** begin **

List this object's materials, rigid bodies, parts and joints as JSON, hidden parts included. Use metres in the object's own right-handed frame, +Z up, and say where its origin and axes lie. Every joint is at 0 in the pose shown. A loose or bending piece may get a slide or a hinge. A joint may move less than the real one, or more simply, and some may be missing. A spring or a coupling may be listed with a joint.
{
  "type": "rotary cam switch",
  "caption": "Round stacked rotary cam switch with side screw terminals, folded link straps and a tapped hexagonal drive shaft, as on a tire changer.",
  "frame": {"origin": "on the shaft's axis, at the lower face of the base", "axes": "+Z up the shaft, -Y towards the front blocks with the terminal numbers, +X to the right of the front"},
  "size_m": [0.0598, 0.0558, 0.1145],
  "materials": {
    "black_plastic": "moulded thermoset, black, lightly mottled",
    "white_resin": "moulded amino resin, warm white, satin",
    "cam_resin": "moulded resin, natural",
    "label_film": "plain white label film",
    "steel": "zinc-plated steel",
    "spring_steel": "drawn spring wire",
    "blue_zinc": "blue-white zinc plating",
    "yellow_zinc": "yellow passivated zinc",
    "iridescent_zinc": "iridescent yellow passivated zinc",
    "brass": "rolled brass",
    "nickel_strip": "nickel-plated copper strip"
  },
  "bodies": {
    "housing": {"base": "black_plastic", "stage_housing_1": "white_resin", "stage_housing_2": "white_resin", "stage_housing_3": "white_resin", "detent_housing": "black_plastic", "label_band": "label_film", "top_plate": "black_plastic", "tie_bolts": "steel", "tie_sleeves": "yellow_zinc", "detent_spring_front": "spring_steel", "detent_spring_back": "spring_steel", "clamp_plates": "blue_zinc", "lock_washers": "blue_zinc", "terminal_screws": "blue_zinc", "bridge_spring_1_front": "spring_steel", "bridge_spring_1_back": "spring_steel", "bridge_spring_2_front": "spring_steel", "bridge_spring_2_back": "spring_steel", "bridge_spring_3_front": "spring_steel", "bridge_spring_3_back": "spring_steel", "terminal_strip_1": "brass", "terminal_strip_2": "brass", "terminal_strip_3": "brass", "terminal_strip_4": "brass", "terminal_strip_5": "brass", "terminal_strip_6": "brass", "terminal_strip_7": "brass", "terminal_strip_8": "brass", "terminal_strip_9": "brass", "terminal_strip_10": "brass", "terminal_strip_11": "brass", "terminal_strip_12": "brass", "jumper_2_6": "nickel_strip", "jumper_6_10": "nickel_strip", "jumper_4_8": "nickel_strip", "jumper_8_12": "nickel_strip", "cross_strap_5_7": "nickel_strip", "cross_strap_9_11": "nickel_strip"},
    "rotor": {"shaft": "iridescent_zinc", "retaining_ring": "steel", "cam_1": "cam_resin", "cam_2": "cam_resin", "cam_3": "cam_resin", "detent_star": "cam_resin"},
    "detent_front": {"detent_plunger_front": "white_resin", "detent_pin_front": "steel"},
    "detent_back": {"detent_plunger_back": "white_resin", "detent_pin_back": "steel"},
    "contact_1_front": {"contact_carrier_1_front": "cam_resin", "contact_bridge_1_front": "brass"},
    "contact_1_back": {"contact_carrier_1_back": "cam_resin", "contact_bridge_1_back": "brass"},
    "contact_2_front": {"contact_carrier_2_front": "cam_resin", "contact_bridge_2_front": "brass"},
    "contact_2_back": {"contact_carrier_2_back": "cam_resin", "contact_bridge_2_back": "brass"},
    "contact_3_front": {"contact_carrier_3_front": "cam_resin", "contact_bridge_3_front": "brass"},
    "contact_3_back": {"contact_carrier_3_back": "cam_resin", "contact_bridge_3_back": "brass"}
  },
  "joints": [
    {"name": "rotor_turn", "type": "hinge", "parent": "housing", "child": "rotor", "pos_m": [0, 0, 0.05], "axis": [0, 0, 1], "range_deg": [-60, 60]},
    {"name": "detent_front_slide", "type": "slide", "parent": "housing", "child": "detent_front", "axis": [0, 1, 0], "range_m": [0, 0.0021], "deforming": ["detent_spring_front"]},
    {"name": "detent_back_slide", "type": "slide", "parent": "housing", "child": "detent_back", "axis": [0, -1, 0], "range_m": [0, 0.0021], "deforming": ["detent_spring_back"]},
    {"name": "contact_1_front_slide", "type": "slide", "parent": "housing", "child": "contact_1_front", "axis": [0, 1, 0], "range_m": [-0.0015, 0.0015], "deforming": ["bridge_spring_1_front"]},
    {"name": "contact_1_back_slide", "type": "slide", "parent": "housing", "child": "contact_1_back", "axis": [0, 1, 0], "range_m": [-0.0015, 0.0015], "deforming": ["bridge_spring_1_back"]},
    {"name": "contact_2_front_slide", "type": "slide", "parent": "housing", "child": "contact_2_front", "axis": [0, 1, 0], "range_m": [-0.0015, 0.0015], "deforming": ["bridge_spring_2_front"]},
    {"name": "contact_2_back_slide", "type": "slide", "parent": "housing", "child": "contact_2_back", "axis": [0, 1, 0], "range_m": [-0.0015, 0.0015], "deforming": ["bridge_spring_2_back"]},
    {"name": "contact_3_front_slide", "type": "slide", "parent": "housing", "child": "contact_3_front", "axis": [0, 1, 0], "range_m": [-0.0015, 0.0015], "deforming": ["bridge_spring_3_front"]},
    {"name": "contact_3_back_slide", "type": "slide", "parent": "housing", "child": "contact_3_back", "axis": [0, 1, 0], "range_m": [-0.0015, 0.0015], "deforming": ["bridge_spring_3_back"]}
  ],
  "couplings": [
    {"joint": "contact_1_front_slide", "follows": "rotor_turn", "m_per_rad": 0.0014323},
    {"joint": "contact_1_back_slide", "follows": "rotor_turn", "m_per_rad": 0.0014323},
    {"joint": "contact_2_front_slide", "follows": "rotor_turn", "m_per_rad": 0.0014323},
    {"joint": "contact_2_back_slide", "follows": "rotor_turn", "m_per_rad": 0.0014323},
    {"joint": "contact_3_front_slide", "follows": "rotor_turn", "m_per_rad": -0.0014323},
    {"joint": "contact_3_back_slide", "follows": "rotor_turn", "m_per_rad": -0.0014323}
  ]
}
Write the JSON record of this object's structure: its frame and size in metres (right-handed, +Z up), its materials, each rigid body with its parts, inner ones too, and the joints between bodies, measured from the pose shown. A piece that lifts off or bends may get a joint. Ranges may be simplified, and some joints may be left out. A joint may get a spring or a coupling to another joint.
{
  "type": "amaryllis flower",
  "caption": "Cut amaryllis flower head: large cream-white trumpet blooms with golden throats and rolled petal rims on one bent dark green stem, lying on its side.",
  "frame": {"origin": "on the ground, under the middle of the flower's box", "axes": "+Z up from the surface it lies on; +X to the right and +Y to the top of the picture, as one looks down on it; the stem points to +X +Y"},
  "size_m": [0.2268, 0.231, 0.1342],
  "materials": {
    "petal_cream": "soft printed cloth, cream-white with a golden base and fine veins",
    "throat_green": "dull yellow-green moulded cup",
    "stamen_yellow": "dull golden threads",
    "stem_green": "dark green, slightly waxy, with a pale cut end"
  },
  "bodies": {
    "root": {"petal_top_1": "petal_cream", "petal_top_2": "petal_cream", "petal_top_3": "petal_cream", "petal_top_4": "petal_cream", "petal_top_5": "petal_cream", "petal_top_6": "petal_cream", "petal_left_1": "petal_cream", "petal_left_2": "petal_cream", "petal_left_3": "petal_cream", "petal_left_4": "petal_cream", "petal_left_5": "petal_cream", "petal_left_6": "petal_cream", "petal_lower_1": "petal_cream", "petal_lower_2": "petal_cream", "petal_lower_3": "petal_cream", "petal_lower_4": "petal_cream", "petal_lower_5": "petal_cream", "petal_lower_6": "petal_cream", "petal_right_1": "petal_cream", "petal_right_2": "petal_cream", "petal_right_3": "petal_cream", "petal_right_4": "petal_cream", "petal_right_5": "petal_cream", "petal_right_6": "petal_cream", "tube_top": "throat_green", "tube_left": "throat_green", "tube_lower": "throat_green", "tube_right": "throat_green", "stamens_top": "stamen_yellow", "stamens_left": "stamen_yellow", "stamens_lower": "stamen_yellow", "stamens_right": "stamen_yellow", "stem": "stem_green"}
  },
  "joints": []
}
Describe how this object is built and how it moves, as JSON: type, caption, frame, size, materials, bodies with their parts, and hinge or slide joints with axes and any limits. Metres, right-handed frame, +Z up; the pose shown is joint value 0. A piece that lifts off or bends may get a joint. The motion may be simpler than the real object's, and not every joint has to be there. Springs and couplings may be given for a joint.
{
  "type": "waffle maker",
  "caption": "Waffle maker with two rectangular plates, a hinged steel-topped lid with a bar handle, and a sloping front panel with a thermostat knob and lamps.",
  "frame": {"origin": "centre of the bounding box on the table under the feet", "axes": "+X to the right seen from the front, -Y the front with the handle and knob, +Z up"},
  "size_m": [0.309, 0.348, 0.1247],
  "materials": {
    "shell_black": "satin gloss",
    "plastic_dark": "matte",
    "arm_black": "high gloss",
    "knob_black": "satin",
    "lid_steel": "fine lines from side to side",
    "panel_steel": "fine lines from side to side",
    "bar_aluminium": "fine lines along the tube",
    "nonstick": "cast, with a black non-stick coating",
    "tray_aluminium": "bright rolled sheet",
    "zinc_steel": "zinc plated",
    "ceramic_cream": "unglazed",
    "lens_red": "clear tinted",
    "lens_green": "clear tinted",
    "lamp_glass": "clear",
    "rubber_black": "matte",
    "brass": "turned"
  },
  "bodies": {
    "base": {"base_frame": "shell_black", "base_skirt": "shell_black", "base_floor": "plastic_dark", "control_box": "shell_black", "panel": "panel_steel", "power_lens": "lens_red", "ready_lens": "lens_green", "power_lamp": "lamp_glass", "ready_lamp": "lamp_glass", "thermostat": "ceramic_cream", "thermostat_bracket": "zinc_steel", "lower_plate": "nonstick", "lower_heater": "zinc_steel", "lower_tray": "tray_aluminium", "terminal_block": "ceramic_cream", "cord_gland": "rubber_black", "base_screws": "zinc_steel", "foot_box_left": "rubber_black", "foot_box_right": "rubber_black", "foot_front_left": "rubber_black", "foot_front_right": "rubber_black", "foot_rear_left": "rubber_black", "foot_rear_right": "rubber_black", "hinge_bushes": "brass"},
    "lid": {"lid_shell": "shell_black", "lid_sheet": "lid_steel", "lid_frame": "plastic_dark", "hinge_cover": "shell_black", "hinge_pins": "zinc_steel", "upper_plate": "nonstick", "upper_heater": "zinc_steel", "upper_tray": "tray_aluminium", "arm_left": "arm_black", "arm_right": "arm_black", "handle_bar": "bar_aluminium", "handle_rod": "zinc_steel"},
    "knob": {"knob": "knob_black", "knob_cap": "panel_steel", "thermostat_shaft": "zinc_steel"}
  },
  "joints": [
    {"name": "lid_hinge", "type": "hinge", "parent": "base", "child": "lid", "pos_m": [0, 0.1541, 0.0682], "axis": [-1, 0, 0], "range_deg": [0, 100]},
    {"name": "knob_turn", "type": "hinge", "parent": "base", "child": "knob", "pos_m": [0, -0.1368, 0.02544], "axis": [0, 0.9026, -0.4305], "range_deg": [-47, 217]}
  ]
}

** end **

__WHAT IS ASKED__.
Every line of the records that includes the word "rigid" should be gathered.

__SOLUTION TO THE PROBLEM__.
List this object's materials, rigid bodies, parts and joints as JSON, hidden parts included. Use metres in the object's own right-handed frame, +Z up, and say where its origin and axes lie. Every joint is at 0 in the pose shown. A loose or bending piece may get a slide or a hinge. A joint may move less than the real one, or more simply, and some may be missing. A spring or a coupling may be listed with a joint.
Write the JSON record of this object's structure: its frame and size in metres (right-handed, +Z up), its materials, each rigid body with its parts, inner ones too, and the joints between bodies, measured from the pose shown. A piece that lifts off or bends may get a joint. Ranges may be simplified, and some joints may be left out. A joint may get a spring or a coupling to another joint.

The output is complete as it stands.